Bug 1526437

Summary: Tasks stuck in waiting after restart of pulp services
Product: Red Hat Satellite Reporter: Chris Duryee <cduryee>
Component: PulpAssignee: satellite6-bugs <satellite6-bugs>
Status: CLOSED ERRATA QA Contact: jcallaha
Severity: high Docs Contact:
Priority: high    
Version: 6.3.0CC: ajoseph, andrew.schofield, bkearney, bmbouter, brubisch, cduryee, daviddavis, dkliban, ggainey, ipanova, jentrena, kabbott, ktordeur, mhrivnak, mmccune, pcreech, peter.vreman, pmorey, rchan, sthirugn, ttereshc, zhunting
Target Milestone: UnspecifiedKeywords: FieldEngineering, PrioBumpField, Triaged
Target Release: Unused   
Hardware: Unspecified   
OS: Unspecified   
Whiteboard:
Fixed In Version: pulp-2.8.7.20-1 Doc Type: If docs needed, set a value
Doc Text:
Story Points: ---
Clone Of:
: 1552118 (view as bug list) Environment:
Last Closed: 2018-05-21 20:16:43 UTC Type: Bug
Regression: --- Mount Type: ---
Documentation: --- CRM:
Verified Versions: Category: ---
oVirt Team: --- RHEL 7.3 requirements from Atomic Host:
Cloudforms Team: --- Target Upstream Version:
Embargoed:
Bug Depends On:    
Bug Blocks: 1122832, 1552118    
Attachments:
Description Flags
verification screenshot none

Description Chris Duryee 2017-12-15 13:18:48 UTC
Description of problem:

(cloned from https://pulp.plan.io/issues/2835)

Summary
=======

Restarting a worker that is currently executing a task will leave that workers in a broken state. This issue can reproduced on both Celery 3.1.x and Celery 4.x, but only while using Qpid as a broker. I was not able to reproduce this issue while using RabbitMQ as a broker, using either version of Celery. I was also not able to reproduce this issue on versions of Pulp prior to 2.13. The means of shutting down the workers also does not appear to matter, e.g. "systemctl restart" and "pkill -9 celery; prestart" both work the same.

Repro
=====
1. Start pulp
2. Begin a task (e.g. sync)
3. While the task is running, restart the pulp worker running the task
4. After the worker has restarted, begin another task
5. Observe that the tasks are perpetually stuck in waiting


Version-Release number of selected component (if applicable): 6.3 beta, pulp-server-2.13.4.4


How reproducible: every time

Comment 2 pulp-infra@redhat.com 2017-12-15 13:32:46 UTC
The Pulp upstream bug status is at POST. Updating the external tracker on this bug.

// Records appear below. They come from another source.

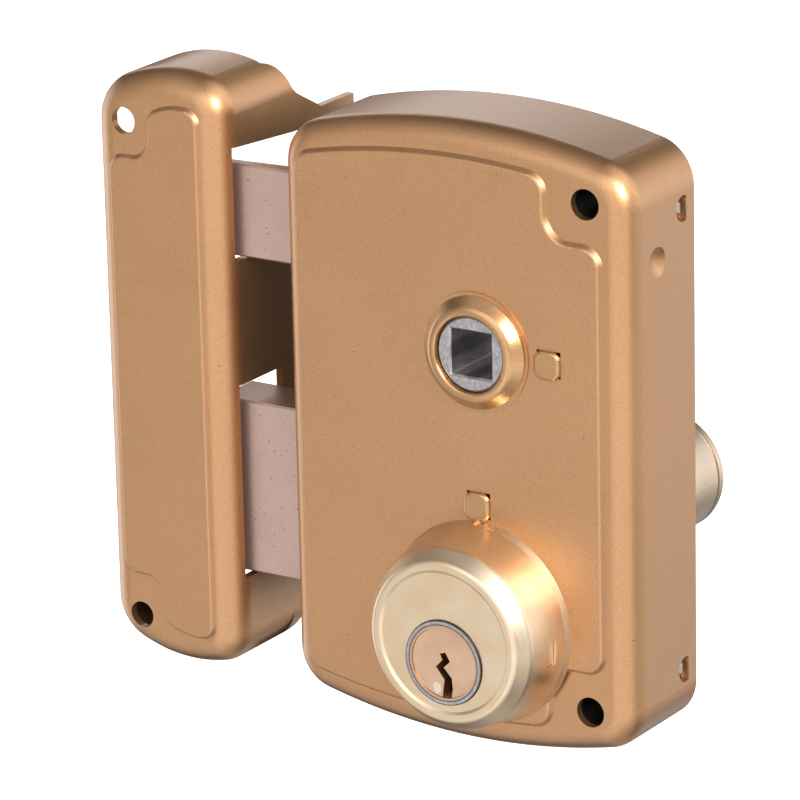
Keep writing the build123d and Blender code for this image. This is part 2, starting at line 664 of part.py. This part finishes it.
def outer_cylinder_screws():
    """Slotted screws through the back plate into the outer cylinder."""
    screws = []
    for x, z in outer_screw_places():
        screw = disc(x, z, 2.7, -PLATE - 1.5, -PLATE) + disc(x, z, 1.5, -PLATE, 9.0)
        screw -= block(x - 3, x + 3, -PLATE - 1.6, -PLATE - 0.8, z - 0.4, z + 0.4)
        screws.append(screw)
    return Compound(screws)


# ---------------------------------------------------------------- keeper

def keeper_outline():
    top = ThreePointArc(
        (KEEPER_LEFT_X, 49.6), (KEEPER_APEX_X, KEEPER_APEX_Z), (KEEPER_RIGHT_X, 52.4)
    )
    bottom = mirror(top, about=Plane.XZ)
    left = Line((KEEPER_LEFT_X, 49.6), (KEEPER_LEFT_X, -49.6))
    right = Line((KEEPER_RIGHT_X, 52.4), (KEEPER_RIGHT_X, -52.4))
    face = make_face(top + bottom + left + right)
    face = fillet(face.vertices().group_by(Axis.X)[0], KEEPER_LEFT_CORNER_R)
    return fillet(face.vertices().group_by(Axis.X)[-1], KEEPER_RIGHT_CORNER_R)


def keeper_panel_outline():
    """Field of the keeper's front, notched round both fixing holes."""
    left = -73.6
    right = -53.5
    notch_x = -65.2
    notch_z = 39.4
    top = ThreePointArc((notch_x, 47.2), (-59.5, 49.4), (right, 48.8))
    bottom = mirror(top, about=Plane.XZ)
    upper = Polyline((left, notch_z), (notch_x, notch_z), (notch_x, 47.2))
    lower = mirror(upper, about=Plane.XZ)
    sides = Line((left, notch_z), (left, -notch_z)) + Line((right, 48.8), (right, -48.8))
    face = make_face(top + bottom + upper + lower + sides)
    return fillet(face.vertices(), 3.3)


def keeper_wall():
    """Ring-shaped section of the keeper's sheet-metal walls."""
    return keeper_outline() - offset(keeper_outline(), amount=-SHEET)


def keeper_flange():
    """The wall beside the door carries on back along the frame; its edge sweeps in from the rounded corners."""
    sweep_edge = Spline(
        (0, 53.5), (2.0, 52.9), (3.5, 50.8), (4.9, 48.2), (7.2, 46.6), (10.2, 45.0), (13.4, FLANGE_HALF)
    )
    end = Polyline((13.4, FLANGE_HALF), (FLANGE_DEPTH, FLANGE_HALF), (FLANGE_DEPTH, 0), (0, 0), (0, 53.5))
    half = make_face(sweep_edge + end)
    side_view = Plane(origin=(KEEPER_RIGHT_X - 7, 0, 0), x_dir=(0, 1, 0), z_dir=(1, 0, 0))
    upper = extrude(side_view * half, amount=8)
    return slab(keeper_wall(), 0, FLANGE_DEPTH) & (upper + mirror(upper, about=Plane.XY))


def keeper_notches():
    """Two notches in the rear edge of the wall away from the door, beside the fixing holes."""
    upper = block(KEEPER_LEFT_X - 2, KEEPER_LEFT_X + 4.2, NOTCH_FRONT_Y, 1, NOTCH_LOW_Z, NOTCH_HIGH_Z)
    return upper + mirror(upper, about=Plane.XY)


def keeper_shell():
    """Drawn keeper, open towards the frame, with windows for latch and dead bolt."""
    shell = slab(keeper_outline(), KEEPER_PAD_Y, 0)
    shell = fillet(shell.faces().sort_by(Axis.Y)[0].edges(), KEEPER_ROUNDING)
    shell += raised_panel(keeper_panel_outline(), KEEPER_PAD_Y, KEEPER_PANEL_RISE)
    inside = offset(keeper_outline(), amount=-SHEET)
    shell -= rounded_inside(inside, KEEPER_PAD_Y + SHEET, KEEPER_ROUNDING - SHEET)
    shell += keeper_flange()
    shell -= keeper_notches()
    for z in (FLANGE_HOLE_Z, -FLANGE_HOLE_Z):
        shell -= Pos(KEEPER_RIGHT_X, FLANGE_HOLE_Y, z) * Rot(0, 90, 0) * Cylinder(FLANGE_HOLE_R, 8)
    shell = Pos(0, 0, KEEPER_MID_Z) * shell
    for z in (KEEPER_HOLE_Z, -KEEPER_HOLE_Z):
        shell -= disc(KEEPER_HOLE_X, KEEPER_HOLE_MID_Z + z, KEEPER_HOLE_R, -30, 0)
    latch_window = make_face(Polyline(
        (-14.3, 22.6), (-14.3, 43.2), (4.0, 41.8), (9.0, 41.6), (9.0, 22.6), close=True
    ))
    wall = Plane(origin=(KEEPER_RIGHT_X - 5, 0, 0), x_dir=(0, 1, 0), z_dir=(1, 0, 0))
    shell -= extrude(wall * latch_window, amount=8)
    shell -= block(KEEPER_RIGHT_X - 5, KEEPER_RIGHT_X + 3, -14.3, -0.9, -36.3, -0.2)
    return shell


# ---------------------------------------------------------------- output

DRIVER_LOW_INNER = PLUG_Z + PLUG_R + 0.12
DRIVER_LOW_OUTER = OUTER_PLUG_Z + OUTER_PLUG_R + 0.12

PARTS = {
    "case_shell": case_shell(),
    "back_plate": back_plate(),
    "screw_pillars": screw_pillars(),
    "spring_post": staked_post(SPRING_POST_X, FOLLOWER_Z),
    "bolt_guide_post": staked_post(AXIS_X, GUIDE_POST_Z),
    "follower_collar": follower_collar(),
    "follower_hub": follower_hub(),
    "follower_arm": follower_arm(),
    "follower_spring": follower_spring(),
    "latch_bolt": latch_bolt(),
    "latch_tail": latch_tail(),
    "latch_rivets": latch_rivets(),
    "latch_spring": latch_spring(),
    "latch_spring_rod": latch_spring_rod(),
    "latch_spring_bracket": latch_spring_bracket(),
    "dead_bolt": dead_bolt(),
    "talon_plate": talon_plate(),
    "dead_bolt_rivets": dead_bolt_rivets(),
    "detent_spring": detent_spring(),
    "cylinder_cup": cylinder_cup(),
    "cup_clip": cup_clip(),
    "cylinder_ring_nut": cylinder_ring_nut(),
    "inner_cylinder_body": inner_cylinder_body(),
    "inner_chamber_cover": inner_chamber_cover(),
    "inner_plug_collar": inner_plug_collar(),
    "inner_plug": inner_plug(),
    "inner_key_pins": key_pins(INNER_PIN_YS[1:], PLUG_Z, PLUG_R - 0.16),
    "inner_driver_pins": driver_pins(INNER_PIN_YS[1:], DRIVER_LOW_INNER),
    "inner_pin_springs": pin_springs(INNER_PIN_YS[1:], DRIVER_LOW_INNER + 3.2, CUP_Z + BODY_R - 1.2),
    "inner_cam": inner_cam(),
    "inner_cam_clip": inner_cam_clip(),
    "outer_cylinder_body": outer_cylinder_body(),
    "outer_chamber_cover": outer_strip(0.25),
    "outer_plug": outer_plug(),
    "outer_key_pins": key_pins(OUTER_PIN_YS, OUTER_PLUG_Z, OUTER_PLUG_R - 0.16),
    "outer_driver_pins": driver_pins(OUTER_PIN_YS, DRIVER_LOW_OUTER),
    "outer_pin_springs": pin_springs(OUTER_PIN_YS, DRIVER_LOW_OUTER + 3.2, OUTER_Z + OUTER_R - 1.2),
    "outer_tailpiece": tailpiece_bar(),
    "outer_cam": outer_cam(),
    "outer_cylinder_screws": outer_cylinder_screws(),
    "keeper_shell": keeper_shell(),
}

os.makedirs("parts", exist_ok=True)
for node, solid in PARTS.items():
    export_step(solid, f"parts/{node}.step")
print(len(PARTS), "nodes")
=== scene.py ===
import json
from math import cos, radians, sin

import bpy
from mathutils import Matrix, Vector


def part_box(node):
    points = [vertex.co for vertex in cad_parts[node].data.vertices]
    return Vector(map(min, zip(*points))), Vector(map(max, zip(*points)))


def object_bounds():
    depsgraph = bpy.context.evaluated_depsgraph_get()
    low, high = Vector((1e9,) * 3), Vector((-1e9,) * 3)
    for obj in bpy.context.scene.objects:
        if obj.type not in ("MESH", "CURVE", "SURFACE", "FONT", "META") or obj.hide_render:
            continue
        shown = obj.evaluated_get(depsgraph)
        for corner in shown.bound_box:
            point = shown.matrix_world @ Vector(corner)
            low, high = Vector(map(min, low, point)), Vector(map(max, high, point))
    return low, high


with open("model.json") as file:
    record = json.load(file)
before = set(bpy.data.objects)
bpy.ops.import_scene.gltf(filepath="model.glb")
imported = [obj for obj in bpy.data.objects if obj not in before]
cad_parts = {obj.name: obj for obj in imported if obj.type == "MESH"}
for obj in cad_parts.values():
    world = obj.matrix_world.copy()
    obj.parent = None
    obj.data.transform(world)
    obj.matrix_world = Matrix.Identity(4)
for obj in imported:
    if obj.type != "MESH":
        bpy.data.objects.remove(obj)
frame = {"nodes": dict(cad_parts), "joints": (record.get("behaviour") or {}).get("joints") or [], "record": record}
cad_low, cad_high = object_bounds()

MM = 0.001

# ---- Camera: a long lens, to the right of the lock and a little above it
CAMERA_PLACE = (0.463675, -0.742311, 0.284715)
CAMERA_AZIMUTH = 33.36
CAMERA_ELEVATION = 17.94
CAMERA_ROLL = -1.309
CAMERA_LENS_MM = 238.27

# ---- Stage
FLOOR_DROP = 0.30
FLOOR_REACH = 6.0
FLOOR_GLOW = 0.85

# ---- Two black cards that keep light out of the gap and of the keeper's lower hole
CARD_FACE_Y = 0.5 * MM
EDGE_CARD_DEPTH = 40 * MM
EDGE_CARD_Z = (-48 * MM, 45 * MM)
FRAME_CARD_Z = (-60 * MM, -20 * MM)

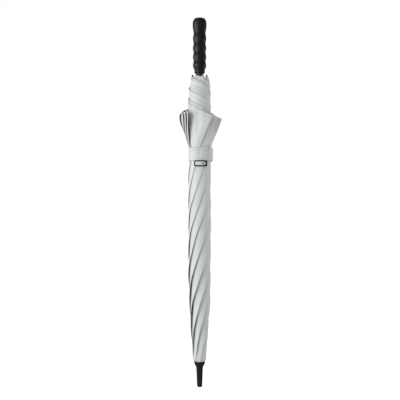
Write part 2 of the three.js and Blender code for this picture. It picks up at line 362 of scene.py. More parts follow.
def squeeze(azimuth, z):
    """How far the strap pulls the left side of the roll in."""
    near_strap = np.exp(-(((z - STRAP_MIDDLE_Z) / SQUEEZE_REACH) ** 2))
    return SQUEEZE_DEPTH * np.clip(-np.cos(azimuth), 0, 1) ** 2 * near_strap


def waves(table, azimuth, z):
    """Sum of waves that run round the roll and along it."""
    return sum(
        height * np.sin(count * azimuth + z / length + phase) for height, count, length, phase in table
    )


def ripple(azimuth, z):
    """Soft unevenness of the whole roll, the same for every layer at a place."""
    held = 1 - 0.8 * smoothstep(1 - np.abs(z - HELD_Z) / HELD_REACH)
    above_cap = smoothstep((z - ROLL_OUTLINE[0][0]) / 60)
    loose = smoothstep((z - FOLDS_LOW_Z) / 60) * (1 - smoothstep((z - FOLDS_HIGH_Z) / 25))
    body = waves(BODY_WAVES, azimuth, z) * held * above_cap
    return body + waves(FOLD_WAVES, azimuth, z) * loose - valleys(azimuth, z) - squeeze(azimuth, z)


def valleys(azimuth, z):
    """Hollows between the rib tips, deepest beside the tip at the front right."""
    from_middle = (azimuth - AZIMUTHS[0] - HALF_STEP) * RIB_COUNT
    from_deep = np.sin((azimuth - math.radians(DEEP_VALLEY_DEG)) / 2)
    depth = VALLEY_DEPTH + DEEP_VALLEY * np.exp(-((from_deep / 0.16) ** 2))
    rise = smoothstep((z - VALLEY_START_Z) / (TIP_Z - 3 - VALLEY_START_Z))
    return depth * (0.5 + 0.5 * np.cos(from_middle)) ** 1.5 * rise


def rolled_points(number, side, s, share):
    """Cloth points of half a gore in the roll. side 0 starts on rib `number`, side 1 on the next."""
    z, length = flat_place(s, share)
    flap = FLAPS[number]
    radius, turn = flap.at(z, length)
    reach = np.interp(z, flap.heights, flap.reach)
    from_edge = np.clip((reach - length) / ROUNDING, 0, 1)
    layer = SHEET_GAP * smoothstep(length / 12) * np.sqrt(1 - (1 - from_edge) ** 2)
    beside_edge = np.sin(math.pi * np.clip((reach - length) / SWELL_WIDTH, 0, 1))
    swell = SWELL * beside_edge * smoothstep((reach - 20) / 30)
    lip = np.clip(1 - (hem_place(share) - s) / 13, 0, 1) ** 2 * smoothstep(length / 25)
    radius = radius + swell + HEM_LIP * lip - side * layer
    back = STEP - turn if side else turn
    azimuth = AZIMUTHS[number] + np.where(turn < HALF_STEP, back, turn) + twist(z, length)
    radius = radius + ripple(azimuth, z)
    z = z + flap.lift * smoothstep((z - SKIRT_Z) / (CORNER_Z - SKIRT_Z)) * share ** 6
    return polar(radius, azimuth, z)


def crown_points(number, side, t, share):
    """Cloth points between the crown hole, t = 0, and the roll's first row, t = 1."""
    radii, heights = np.array(CROWN_PATH).T
    way = np.linspace(0, 1, len(CROWN_PATH))
    first = rolled_points(number, side, np.full_like(t, SEAM_START), share)
    radius = np.interp(t, way, radii)
    z = np.interp(t, way, heights)
    across = (2 - share if side else share) / 2
    azimuth = AZIMUTHS[number] + STEP * across
    to_first = first - polar(radii[-1], azimuth, heights[-1])
    return polar(radius, azimuth, z) + to_first * (t ** 3)[..., None]


def rib_directions(opening):
    """(along, inner) as (radial, upward) parts, for a rib opened by an angle."""
    angle = opening + LEAN
    return (math.sin(angle), math.cos(angle)), (-math.cos(angle), math.sin(angle))


def rib_line(azimuth, s, opening, bow, stand_off):
    """Points of the line `stand_off` outside a rib that is opened and bowed."""
    along, inner = rib_directions(opening)
    bend = bow * RIB_BEND * s * (s - ARM) - stand_off
    radius = HINGE_R + s * along[0] + bend * inner[0]
    z = HUB_Z + s * along[1] + bend * inner[1]
    return polar(radius, azimuth, z)


def open_points(number, side, s, share, opening, bow):
    """Cloth points of half a gore stretched between its two opened ribs."""
    across = (2 - share if side else share) / 2
    start = AZIMUTHS[number]
    stand_off = ROD_R + 1.2
    first = rib_line(start, s, opening, bow, stand_off)
    second = rib_line(start + STEP, s, opening, bow, stand_off)
    flat = first + (second - first) * across[..., None]
    inner = rib_directions(opening)[1]
    chord = np.linalg.norm(second - first, axis=-1)
    sag = OPEN_SAG * chord * 4 * across * (1 - across) * bow
    return flat + sag[..., None] * polar(inner[0], start + HALF_STEP, inner[1])


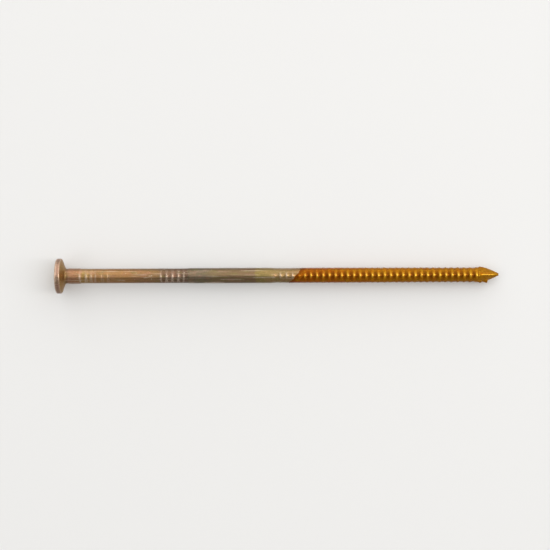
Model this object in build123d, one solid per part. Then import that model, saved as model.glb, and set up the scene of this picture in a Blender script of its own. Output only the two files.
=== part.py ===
"""A ring-shank nail for a strip nailer: a headed and pointed steel wire with a resin coat.

The nail lies along +X, from its head to its point, with +Z up and +Y to the side.
The origin is the centre of the flat face that the driver strikes. Sizes are in millimetres.
"""

from build123d import *
import math
import os

# Wire and head
nail_length = 88.9  # 3 1/2 inches, from the striking face to the steel tip
wire_diameter = 3.05  # 0.120 inch wire
head_diameter = 7.15
rim_length = 1.0  # from the striking face to the cone under the head
rim_edge_radius = 0.3
cone_rise = 23.0  # degrees by which the underside leans back towards the neck
neck_length = 1.0
neck_fillet = 0.5

# The length that the heading dies hold, squeezed a little thinner than the wire
gripped_diameter = 2.92
gripped_end = 26.4
gripped_blend = 0.5
tooth_depth = 0.06
tooth_length = 0.5
tooth_rows = ((4.7, 1.1, 4), (22.2, 1.23, 4))  # first mark, spacing, number of marks
fin_length = 4.0  # flash between the two die halves, just under the head
fin_width = 0.5
fin_height = 0.08

# Rings rolled into the half that goes into the timber
ring_pitch = 1.23
ring_count = 34
first_crest = 43.85
crest_diameter = 2.95
root_diameter = 2.74
shoulder_length = 0.14  # the steep flank, which faces the head and resists pull-out
crest_length = 0.3
crest_drop = 0.015  # the crest falls away a little towards the point

# Diamond point, pinched off by cutters
point_length = 3.7
swell_diameter = 3.2  # the cutters push the steel out beyond the wire here
swell_taper = 9.0  # degrees by which the rounded ridges close in behind the swell
ridge_angle = 23.5  # degrees between the nail's axis and a ridge of the diamond
tip_radius = 0.26  # from the axis to a corner of the blunt tip
burr_start = 0.8  # behind the swell
burr_length = 0.8
burr_width = 0.4
burr_reach = 1.6  # from the axis

# Resin dipped over the ringed half
crest_film = 0.04
root_film = 0.07  # the resin lies thicker between the rings
dip_middle = 47.9
dip_slant = 0.8  # millimetres that the edge of the coat moves along X for each across Y

wire_r = wire_diameter / 2
gripped_r = gripped_diameter / 2
head_r = head_diameter / 2
crest_r = crest_diameter / 2
root_r = root_diameter / 2
swell_r = swell_diameter / 2
point_start = nail_length - point_length
rings_start = first_crest - crest_length / 2 - shoulder_length


def turned(points):
    """A solid of revolution about the nail's axis, under an outline that runs along +X."""
    (start, _), (end, _) = points[0], points[-1]
    return revolve(make_face(Polyline((start, 0), *points, (end, 0), close=True)), Axis.X)


def head():
    """A flat disc with rounded edges and a shallow cone under it, filleted into the neck."""
    cone_length = (head_r - gripped_r) * math.tan(math.radians(cone_rise))
    neck = (rim_length + cone_length, gripped_r)
    front, back = (0, head_r), (rim_length, head_r)
    shape = turned([front, back, neck, (neck[0] + neck_length, gripped_r)])
    circles = shape.edges().filter_by(GeomType.CIRCLE)
    rims = [e for e in circles if abs(e.radius - head_r) < tooth_depth]
    shape = fillet(rims, rim_edge_radius)
    circles = shape.edges().filter_by(GeomType.CIRCLE)
    necks = [e for e in circles if abs(e.arc_center.X - neck[0]) < tooth_depth]
    return fillet(necks, neck_fillet)


def toothed_outline():
    """The gripped length, notched where each tooth of the heading dies bit."""
    points = [(rim_length, gripped_r)]
    for first, spacing, count in tooth_rows:
        for i in range(count):
            middle = first + i * spacing
            points.append((middle - tooth_length / 2, gripped_r))
            points.append((middle, gripped_r - tooth_depth))
            points.append((middle + tooth_length / 2, gripped_r))
    return points + [(gripped_end, gripped_r)]


def ringed_outline(crest_cover=0.0, root_cover=0.0):
    """Rings with a steep flank towards the head, a narrow crest and a long slope behind it."""
    points = []
    for i in range(ring_count):
        middle = first_crest + i * ring_pitch
        points.append((middle - crest_length / 2 - shoulder_length, root_r + root_cover))
        points.append((middle - crest_length / 2, crest_r + crest_cover))
        points.append((middle + crest_length / 2, crest_r + crest_cover - crest_drop))
    return points + [(point_start - crest_length, crest_r + crest_cover)]


def point_outline(cover=0.0):
    """The swell behind the point, closing in towards the tip."""
    end_r = swell_r - point_length * math.tan(math.radians(swell_taper))
    return [(point_start, swell_r + cover), (nail_length + cover, end_r + cover)]


def pointed(shape, cover=0.0):
    """Four flats cut a diamond point, with its ridges up, down and to each side."""
    lean = math.atan(math.tan(math.radians(ridge_angle)) * math.cos(math.radians(45)))
    flat_r = tip_radius * math.cos(math.radians(45)) + cover
    for side in (45, 135, 225, 315):
        y, z = math.cos(math.radians(side)), math.sin(math.radians(side))
        flat = Plane(
            origin=(nail_length, flat_r * y, flat_r * z),
            z_dir=(math.sin(lean), math.cos(lean) * y, math.cos(lean) * z),
        )
        shape = split(shape, bisect_by=flat, keep=Keep.BOTTOM)
    return shape


def burr(cover=0.0):
    """The fin left at one side of the point where the nail was parted from the wire."""
    reach = burr_reach + cover
    block = Box(burr_length + 2 * cover, reach, burr_width + 2 * cover)
    return Pos(point_start + burr_start + burr_length / 2, -reach / 2, 0) * block


def heading_fins():
    """Flash along both sides under the head, where the two halves of the dies meet."""
    reach = 2 * (gripped_r + fin_height)
    return Pos(rim_length + fin_length / 2, 0, 0) * Box(fin_length, reach, fin_width)


def steel_nail():
    """Head, shank, rings and point are all one length of cold-formed wire."""
    plain = [(gripped_end + gripped_blend, wire_r), (rings_start - shoulder_length, wire_r)]
    shank = turned(toothed_outline() + plain + ringed_outline() + point_outline())
    return pointed(shank) + head() + heading_fins() + burr()


def resin_coat(steel):
    """A skin over the rings and the point, with a slanted edge from the angle of the dip."""
    outline = ringed_outline(crest_film, root_film) + point_outline(crest_film)
    skin = pointed(turned(outline), crest_film) + burr(crest_film)
    edge = Plane(origin=(dip_middle, 0, 0), z_dir=(1, -dip_slant, 0))
    return split(skin, bisect_by=edge, keep=Keep.TOP) - steel


if __name__ == "__main__":
    os.makedirs("parts", exist_ok=True)
    nail = steel_nail()
    export_step(nail, "parts/steel_nail.step")
    export_step(resin_coat(nail), "parts/resin_coat.step")
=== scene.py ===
"""A ring-shank nail for a strip nailer, with yellow zinc plating and amber resin on its rings.

The nail lies along +X with its striking face at the origin. Sizes are in millimetres, and mm
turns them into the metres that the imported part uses. The room around the nail is in metres.
"""

import math

import bpy
import numpy as np
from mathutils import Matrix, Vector, noise


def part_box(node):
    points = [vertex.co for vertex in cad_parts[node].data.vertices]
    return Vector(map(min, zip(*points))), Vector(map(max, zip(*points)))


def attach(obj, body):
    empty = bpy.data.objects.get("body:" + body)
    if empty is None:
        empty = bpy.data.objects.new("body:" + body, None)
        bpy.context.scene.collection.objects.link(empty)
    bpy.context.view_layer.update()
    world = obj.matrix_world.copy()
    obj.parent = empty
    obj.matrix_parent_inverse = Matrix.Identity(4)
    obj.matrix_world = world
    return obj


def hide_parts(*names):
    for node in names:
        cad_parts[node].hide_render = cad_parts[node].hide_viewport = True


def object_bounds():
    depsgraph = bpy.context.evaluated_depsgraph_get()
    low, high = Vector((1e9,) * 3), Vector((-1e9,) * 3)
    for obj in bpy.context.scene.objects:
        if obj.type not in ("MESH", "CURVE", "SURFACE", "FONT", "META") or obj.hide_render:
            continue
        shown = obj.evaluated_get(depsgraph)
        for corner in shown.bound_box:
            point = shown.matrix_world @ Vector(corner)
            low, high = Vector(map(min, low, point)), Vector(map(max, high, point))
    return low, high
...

Comment 3 pulp-infra@redhat.com 2017-12-15 13:32:48 UTC
The Pulp upstream bug priority is at High. Updating the external tracker on this bug.

Comment 7 pulp-infra@redhat.com 2017-12-18 15:03:12 UTC
The Pulp upstream bug status is at ASSIGNED. Updating the external tracker on this bug.

Comment 8 pulp-infra@redhat.com 2018-01-22 18:13:59 UTC
The Pulp upstream bug status is at POST. Updating the external tracker on this bug.

Comment 9 pulp-infra@redhat.com 2018-01-29 17:02:31 UTC
The Pulp upstream bug status is at MODIFIED. Updating the external tracker on this bug.

Comment 10 pulp-infra@redhat.com 2018-01-29 17:32:09 UTC
All upstream Pulp bugs are at MODIFIED+. Moving this bug to POST.

Comment 12 pulp-infra@redhat.com 2018-02-20 18:32:55 UTC
The Pulp upstream bug status is at ON_QA. Updating the external tracker on this bug.

Comment 13 pulp-infra@redhat.com 2018-02-28 02:32:33 UTC
The Pulp upstream bug status is at CLOSED - CURRENTRELEASE. Updating the external tracker on this bug.

Comment 14 sthirugn@redhat.com 2018-03-06 14:25:22 UTC
Created https://bugzilla.redhat.com/show_bug.cgi?id=1552118 for 6.3

Comment 21 jcallaha 2018-05-21 04:13:58 UTC
Verified in Satellite 6.2.15 Snap 3.

Started a repo sync.
Waited until it was syncing packages.
performed a    service pulp_workers stop

Observed that the remaining steps were skipped and the task was stopped with a warning that the task was cancelled. See attached screenshot for verification.

Comment 22 jcallaha 2018-05-21 04:14:29 UTC
Created attachment 1439365 [details]
verification screenshot

Comment 25 errata-xmlrpc 2018-05-21 20:16:43 UTC
Since the problem described in this bug report should be
resolved in a recent advisory, it has been closed with a
resolution of ERRATA.

For information on the advisory, and where to find the updated
files, follow the link below.

If the solution does not work for you, open a new bug report.

https://access.redhat.com/errata/RHBA-2018:1672